In Enemies and Neighbors, Ian Black, who has spent four decades studying and covering the Middle East, offers a major new history of the Arab-Zionist conflict, told from both sides.

Setting the scene at the end of the 19th century, when the first Zionist settlers arrived in the Ottoman-ruled Holy Land, Black draws on a wide range of sources--from declassified documents to oral testimonies to his own vivid-on-the-ground reporting--to illuminate the most polarizing conflict of modern times.
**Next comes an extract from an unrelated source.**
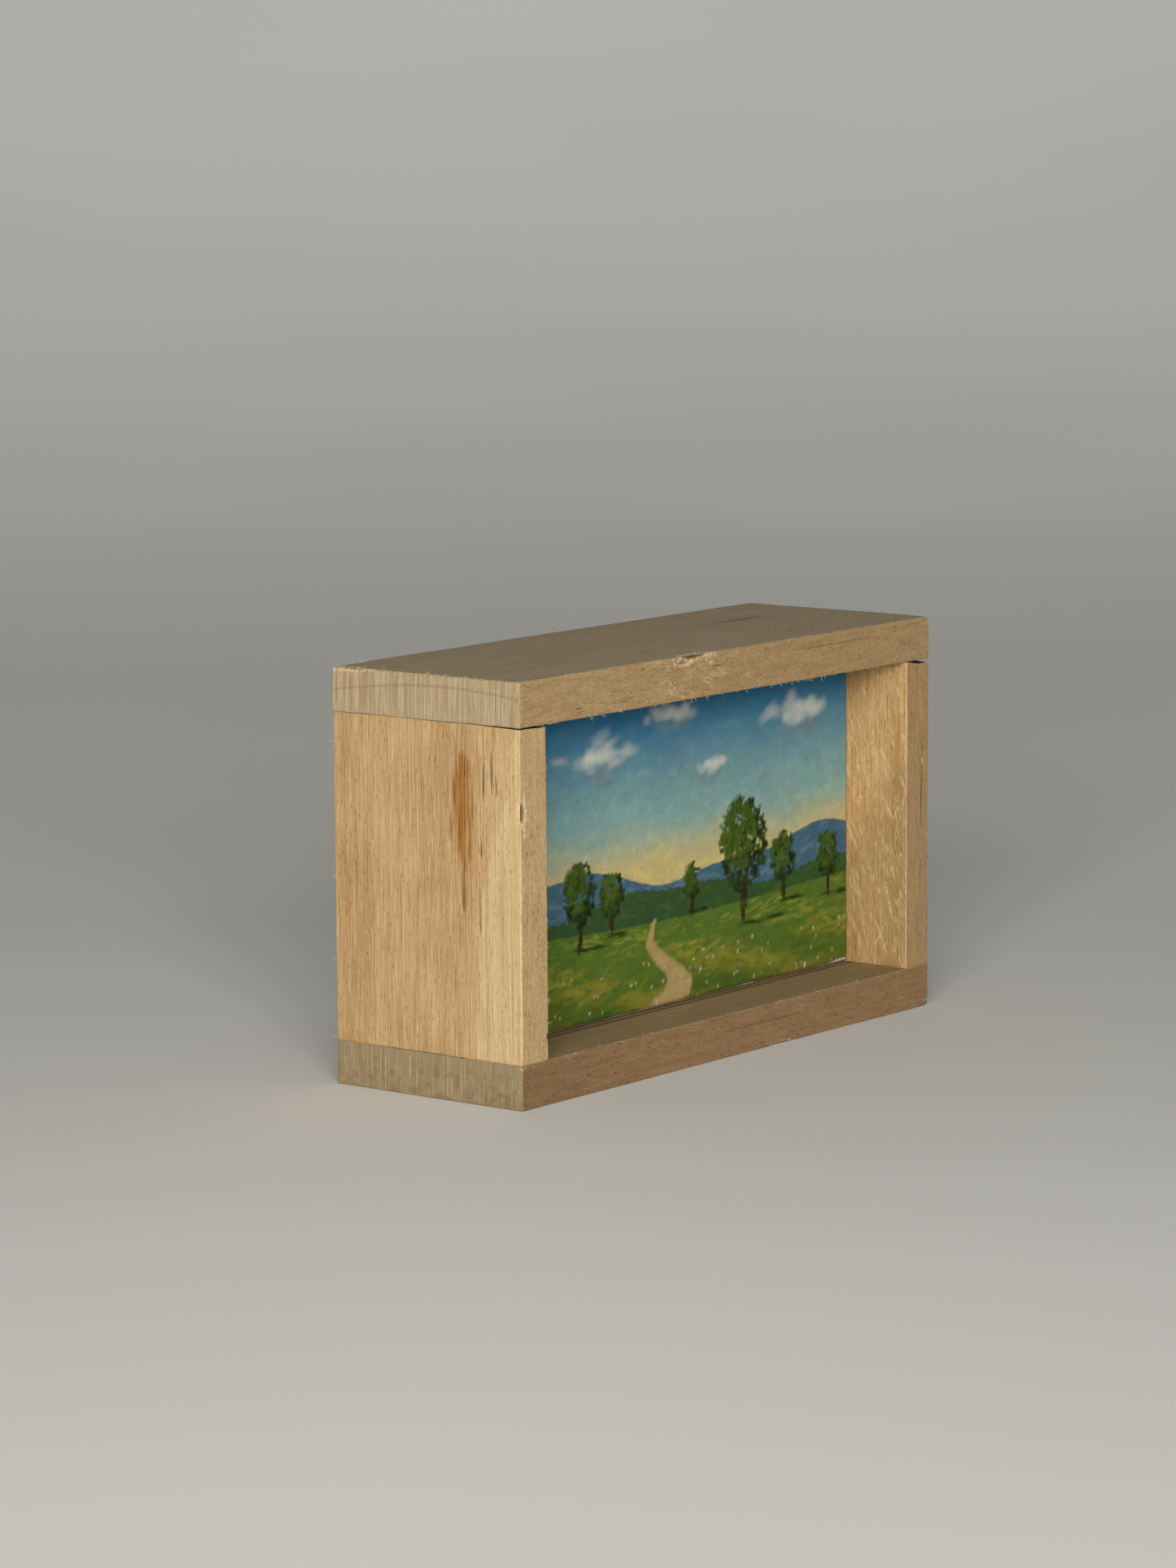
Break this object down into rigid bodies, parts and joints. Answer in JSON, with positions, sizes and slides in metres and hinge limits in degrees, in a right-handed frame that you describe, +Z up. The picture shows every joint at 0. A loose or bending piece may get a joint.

Taking the 1917 Balfour Declaration, the British government's fateful promise to favor the establishment of "a national home for the Jewish people" in Palestine, as its first major milestone, the story proceeds through the Arab Rebellion of the late 1930s, the Nazi Holocaust, Israel's independence and the Palestinian Nakba (catastrophe), the watershed of 1967 followed by the Palestinian re-awakening, Israel's settlement project, two Intifadas, the Oslo Accords, and continued negotiations and violence up to today. Combining engaging narrative with political analysis and social and cultural insights, Enemies and Neighbors is both an accessible overview and a fascinating investigation into the deeper truths of a furiously contested history that has preserved Palestinians and Israelis as unequal enemies and neighbors.

About the Author

Ian Black is visiting senior fellow at the Middle East Centre at the London School of Economics. He has been the Middle East editor, diplomatic editor, and European editor for the Guardian. He has also written for the Economist and the Washington Post and is a regular commentator on TV and radio on Middle Eastern and international affairs. He has an MA in history and political science from the University of Cambridge and a PhD in government from LSE. He lives in London.